IV
Como
quiera que los designios de mi Señor son inescrutables, tras una hilarante
conversación al terminar un entrenamiento en la O, en la que nuestro Francisco
Gómez Reyes, (La pipi) y nuestro José Manuel Pacheco, (el compadre), junto con
varios miembros de la cuadrilla de nuestro Jorobaito… Chusco, el chili y varios
correligionarios más, quedamos para ir aquel bendito miércoles a la avenida de
Coria a las 21,00 horas, todos nos propusimos acudir a la cita para intentar
formar parte de aquello que a todas luces, parecía una locura…
Ajeno
como estaba a lo que me quedaba por venir, debo decir que más que deseo, en
este caso fue curiosidad, así que aquel miércoles, tras terminar mi jornada
laboral y volver a mi casa, recogí los bártulos y al ver mi padre que lo que
cogía era el costal y preguntarme que donde iba, al responderle yo que, a San
Gonzalo, medio en serio medio en broma, mi padre con cara de sorna, le dijo a
mi madre que preparara una muda, (calzoncillos), para cuando volviera… Y ya un
poco más en serio, me advirtió que aquello no era ningún juego y que el paso
era de los de tener cuidado… Así que quizá algo compungido y afligido por aquel
comentario, dirigí mis pasos hacia la cita que cambiaría mi vida ya para
siempre.
Debo
confesar que con un poco más de miedo que vergüenza, me vi andando por Virgen
de Aguas Santas hacia República Argentina y derechito por López de Gomara para
al llegar a la esquina de San Jacinto, enfilar la avenida de Coria.
Allí,
tras el vetusto y ajado portalón de madera gris, que destacaba entre la ruina y
los desconchones de las paredes del viejo convento, al traspasar la pequeña
puerta que daba acceso al almacén, me encontré de frente con la realidad de la
hermandad por aquel entonces.

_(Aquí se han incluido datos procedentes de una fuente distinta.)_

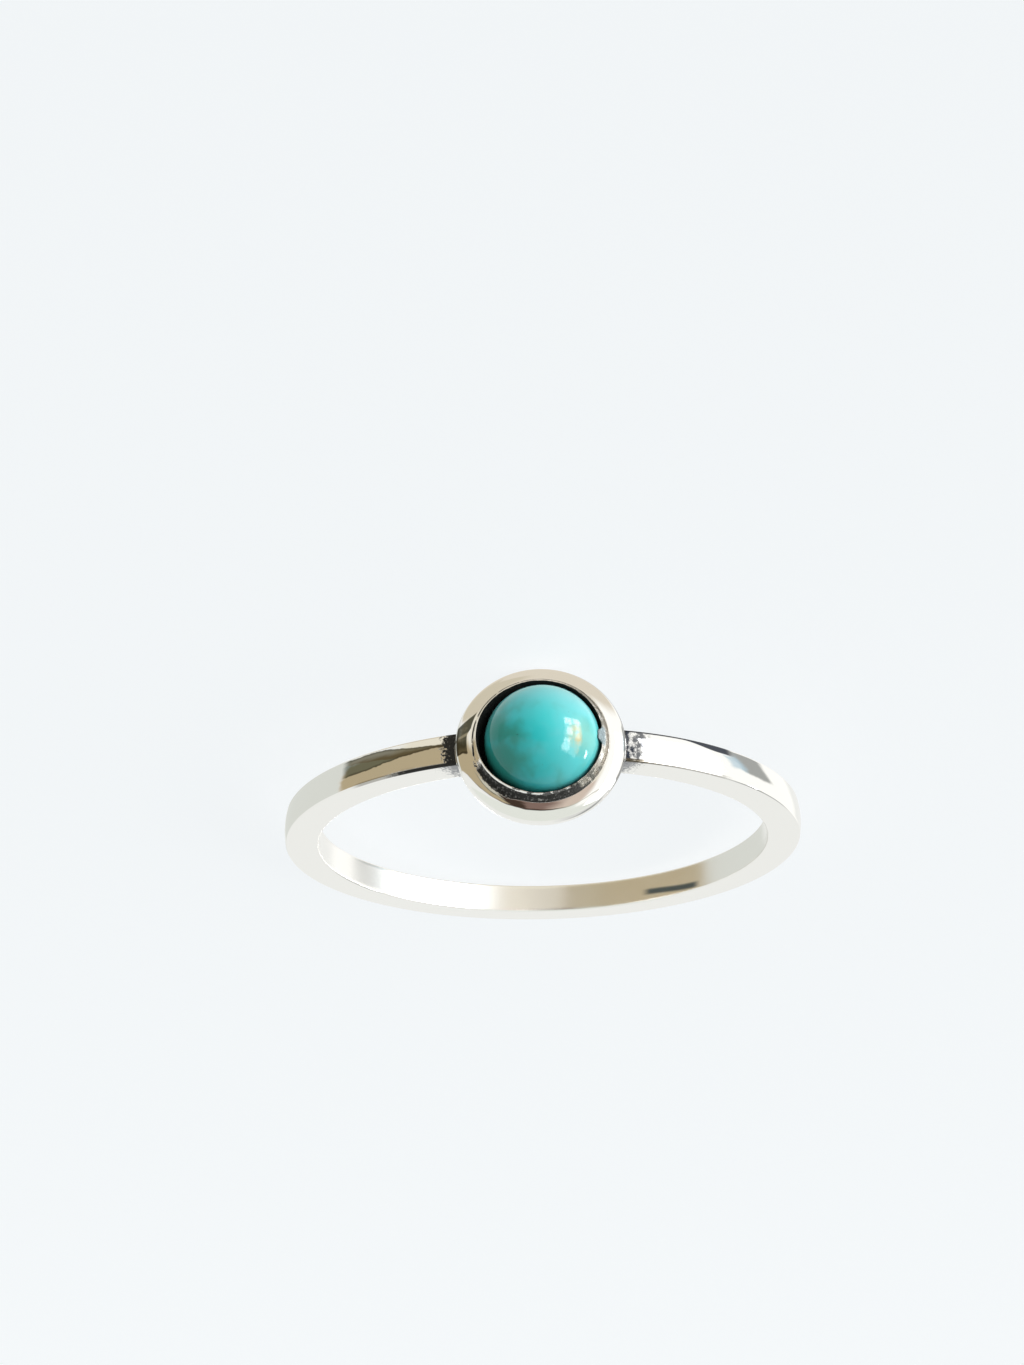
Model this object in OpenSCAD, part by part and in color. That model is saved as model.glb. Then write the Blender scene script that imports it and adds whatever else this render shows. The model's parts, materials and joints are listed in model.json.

La rampa de cemento que daba acceso al fondo de
la nave, telarañas en el techo que hubiesen pasado por sabanas de matrimonio,
una variopinta amalgama de enseres procesionales poco o nada cuidados, una
especie de ropero sin puertas donde estaban las bolsas de las túnicas de la
hermandad…
Al
fondo, a la derecha estaba desmontada la parihuela del palio y todo el fondo de
la izquierda, estaba ocupado por aquella mole oscura que, tapada por un enorme
paño, intuí que era el paso de cristo de San Gonzalo. Bajo el paso, todo un
sinfín de cajas, dos barreños de cinc, bolsas, etc… Todo ello mal iluminado por
la escasa luz de la que disponía el almacén… Más o menos igual que todos los
almacenes de pasos que conocía hasta la fecha…
Para
completar el cuadro, a la derecha, según se entraba, una especie de oficina
hecha con madera y cristales a media altura que hacía las veces de oficina, de
mayordomía, secretaría, priostía… Y un señor algo mayor para mi entonces, con
aspecto apacible y bonachón, al que después llegué a querer como si fuera de mi
familia, de nombre Emilio. D. Emilio Cano Carbonero…
Una
vez me presenté, al preguntarle por la cuadrilla de costaleros y el capataz, me
informó que estaban en la Plaza… Y hacia allí dirigí mis pasos…
Para
mi sorpresa, Juan no había llegado aún, (siempre ha sido una de las virtudes de
la cuadrilla de San Gonzalo…La puntualidad), y el resto de la “cuadrilla”, por
definirla de alguna manera, le daba patadas a una naranja en aquella nuestra
querida plaza, en homologo simulacro de partido de futbol…
He
entrecomillado la palabra cuadrilla por varias razones… Quizás, en primer lugar,
por la sorpresa que me causó la edad de los componentes, más o menos la mía. Y
aunque en los pinitos que yo había realizado como aprendiz de costalero, éramos
pocos lo jóvenes y muchos los mayores, allí era todo lo contrario. En segundo lugar, porque un paso como aquel,
que ya había reventado a más de una cuadrilla de las de leyenda, (le apodaban
el matahombres…), incluso a día de hoy, sigo creyendo sinceramente que para los
que estábamos en la plaza, era mucha carne para tan poco guiso y sigo creyendo
a día de hoy, que también me impresionó el hecho de que fuéramos tan pocos
efectivos y tan escasa la tropa, pero en fin…
Así
podría seguir hasta mañana, dando razones para salir corriendo de allí, sin
volver la cara siquiera, pero no, yo quizás porque Él siempre me ha puesto
donde más me convenía, me quedé con aquel grupo…
A
la esquina llegó corriendo un chaval, lamento no recordar el nombre, que nos avisó
que Juan había llegado y todos nos dirigimos al almacén.
Y
al llegar al almacén de San Gonzalo, nos esperaba Juan Vizcaya.